Did you know that proximal hamstring tendon pain is one of the most common reasons for persisting hamstring problems?
It is quite literally a pain in the b*tt. The symptoms of proximal hamstring tendinopathy (PHT) are typically located at the top of the hamstring where it attaches to the ischial tuberosity (sitting bone of the pelvis). The local anatomy shows how the hamstring tendon and sciatic nerve run close together and referred symptoms to the back of the thigh can co-exist with PHT. The symptoms often develop gradually over time, so many people continue their sport and exercise routines until their performance and health are really limited. A delayed diagnosis and management can contribute to the extended recovery that is often required in these cases. Many people also find that sitting at work, in the car or at home worsens their symptoms. For many, sitting is more painful than sport and exercise.
The first symptoms often involve mild upper hamstring/buttock tightness and soreness with sport or prolonged sitting. Therefore, people commonly start stretching their hamstrings in the hope that the tightness and soreness will go away. The paradox to this is that stretching tends to make the symptoms worse which might perpetuate the recovery.
In addition to the symptoms experienced, proximal hamstring tendinopathy changes the structure, mechanical and functional properties of the tendon over time. This might lead to longer times away from sport and exercise, sometimes greater than 12 months.
Did you know that resting from sport and exercise alone is not effective in overcoming proximal hamstring tendinopathy?
Absolute rest is rarely indicated in load related tendinopathy management since tendon health relies on appropriate load stimulus. Relative rest, load management, can however be important to settle symptoms to a level where tendon loading can be reintroduced successfully. Successful proximal hamstring tendinopathy rehabilitation involves loading of the muscle and tendon with exercises that restore mechanical and functional properties. Without tendon loading and a sport & exercise reconditioning phase, the symptoms tends to reappear quickly when running or sport are resumed. This loading/pain paradox is why rest alone (until pain-free) is generally an ineffective hamstring tendinopathy strategy in returning to sport and exercise.
What can I do?
The cause and risk factors associated with hamstring tendinopathy is believed to be multifactorial. There is no “vaccine” for sport and exercise related hamstring problems. A combination of a balanced training plan that includes hip, hamstring and calf exercises are important factors for your tendon health and function. Early detection and management of proximal hamstring tendinopathy signs and symptoms are linked with shorter rehab times.
Key take home messages
→ Do not ignore the early signs and symptoms of hamstring tendinopathy (stiffness/soreness).

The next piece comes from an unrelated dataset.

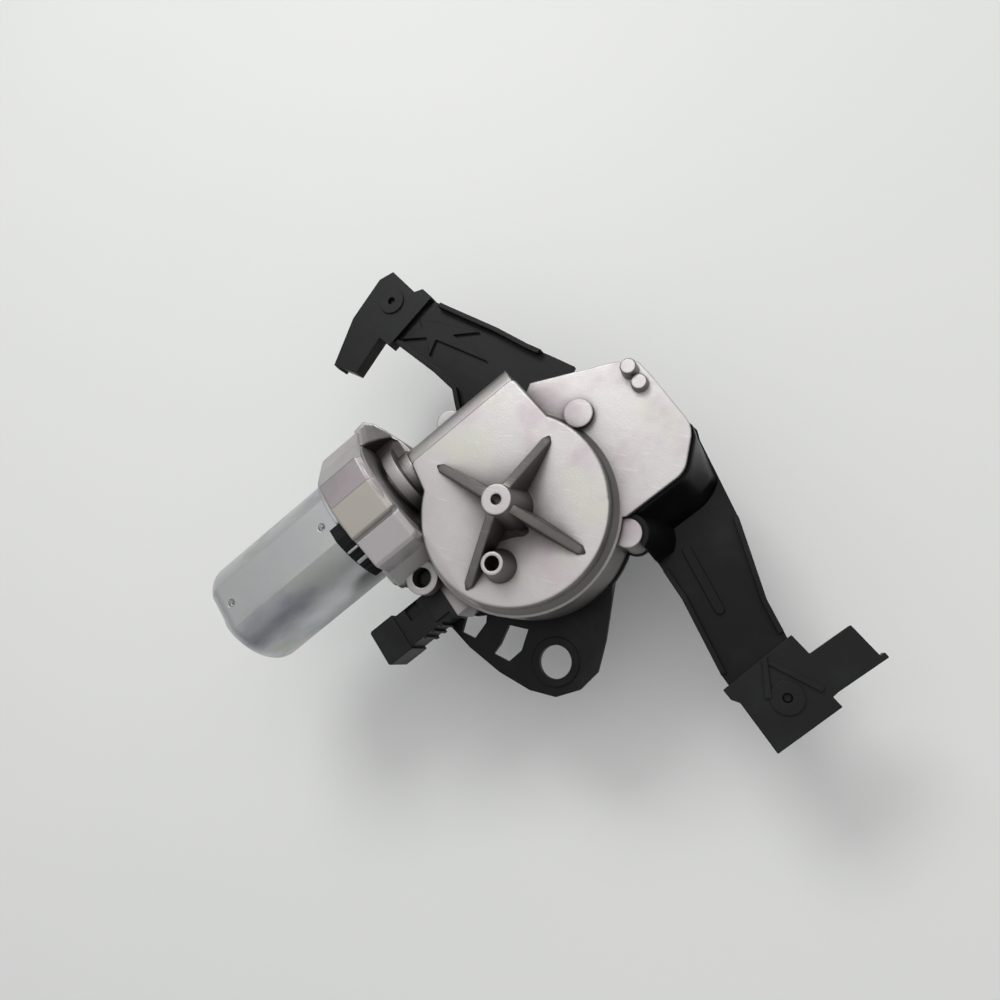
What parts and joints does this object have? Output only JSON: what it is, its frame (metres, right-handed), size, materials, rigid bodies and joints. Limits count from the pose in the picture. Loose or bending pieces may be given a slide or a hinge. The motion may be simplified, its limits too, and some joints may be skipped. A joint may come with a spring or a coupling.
{
  "type": "wiper motor",
  "caption": "Wiper motor with drawn can, ribbed cast gear housing, worm gear and crank linkage, output spindle, and a black carrier bracket with arms and ear.",
  "frame": {"origin": "on the output spindle's axis, at its exposed journal below the sleeve", "axes": "X along the motor's axis from the can to the gear housing, Y along the bracket's arms, Z along the output spindle towards the ribbed face"},
  "size_m": [0.2, 0.2594, 0.1035],
  "materials": {
    "cast_aluminium": "as-cast satin",
    "plated_steel": "zinc plated, drawn",
    "steel": "ground",
    "spring_steel": "blackened",
    "core_steel": "varnished laminations",
    "black_paint": "black coating",
    "black_plastic": "fine grain",
    "natural_nylon": "moulded",
    "seal_rubber": "matte",
    "brass": "stamped",
    "bronze": "sintered",
    "copper": "turned",
    "enamelled_copper": "enamelled wire",
    "carbon": "pressed carbon",
    "ferrite": "sintered ferrite"
  },
  "bodies": {
    "housing": {"gear_housing": "cast_aluminium", "motor_can": "plated_steel", "brush_ring": "black_plastic", "can_screw_a": "steel", "can_screw_b": "steel", "support_bracket": "black_paint", "left_end_clip": "black_plastic", "right_end_clip": "black_plastic", "cover_screw_1": "steel", "cover_screw_2": "steel", "cover_screw_3": "steel", "spindle_sleeve": "steel", "spindle_seal": "seal_rubber", "connector_housing": "black_plastic", "terminal_1": "brass", "terminal_2": "brass", "terminal_3": "brass", "tall_rivet": "cast_aluminium", "short_rivet": "cast_aluminium", "carbon_brush_a": "carbon", "carbon_brush_b": "carbon", "magnet_a": "ferrite", "magnet_b": "ferrite", "rear_bearing": "bronze", "front_bearing": "bronze", "worm_end_bearing": "bronze", "thrust_pad": "natural_nylon", "wheel_axle": "steel", "axle_ring": "spring_steel", "contact_plate": "brass", "upper_bush": "bronze", "lower_bush": "bronze"},
    "armature": {"armature_shaft": "steel", "lamination_stack": "core_steel", "front_winding": "enamelled_copper", "rear_winding": "enamelled_copper", "commutator": "copper"},
    "wheel": {"worm_wheel": "natural_nylon", "wheel_hub": "bronze", "crank_disc": "steel"},
    "output": {"output_spindle": "steel", "output_lever": "steel", "spindle_ring": "spring_steel"},
    "link": {"connecting_rod": "steel", "lever_pin": "steel", "crank_pin": "steel"}
  },
  "joints": [
    {"name": "armature_spin", "type": "hinge", "parent": "housing", "child": "armature", "pos_m": [-0.048, 0.044, 0.047], "axis": [1, 0, 0], "continuous": true},
    {"name": "wheel_spin", "type": "hinge", "parent": "housing", "child": "wheel", "pos_m": [-0.048, 0.004, 0.047], "axis": [0, 0, 1], "continuous": true},
    {"name": "output_swing", "type": "hinge", "parent": "housing", "child": "output", "pos_m": [0, 0, 0.02], "axis": [0, 0, 1], "range_deg": [-38, 46]},
    {"name": "rod_turn", "type": "hinge", "parent": "output", "child": "link", "pos_m": [0, 0.018, 0.037], "axis": [0, 0, 1], "range_deg": [-46, 38]}
  ],
  "couplings": [
    {"joint": "wheel_spin", "follows": "armature_spin", "ratio": 0.02},
    {"joint": "rod_turn", "follows": "output_swing", "ratio": -1}
  ]
}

→ Clinical signs of proximal hamstring tendinopathy include local symptoms (and tenderness) at the ischial tuberosity linked to sitting, stretching, running, cycling and in the gym squatting, lunging or deadlifting.
→ Stretching of the hamstring might compress the tendon and increase symptoms.
→ Evidence based treatments include individual management plans with focus on exercise rehab, graded tendon and sport specific loading programs.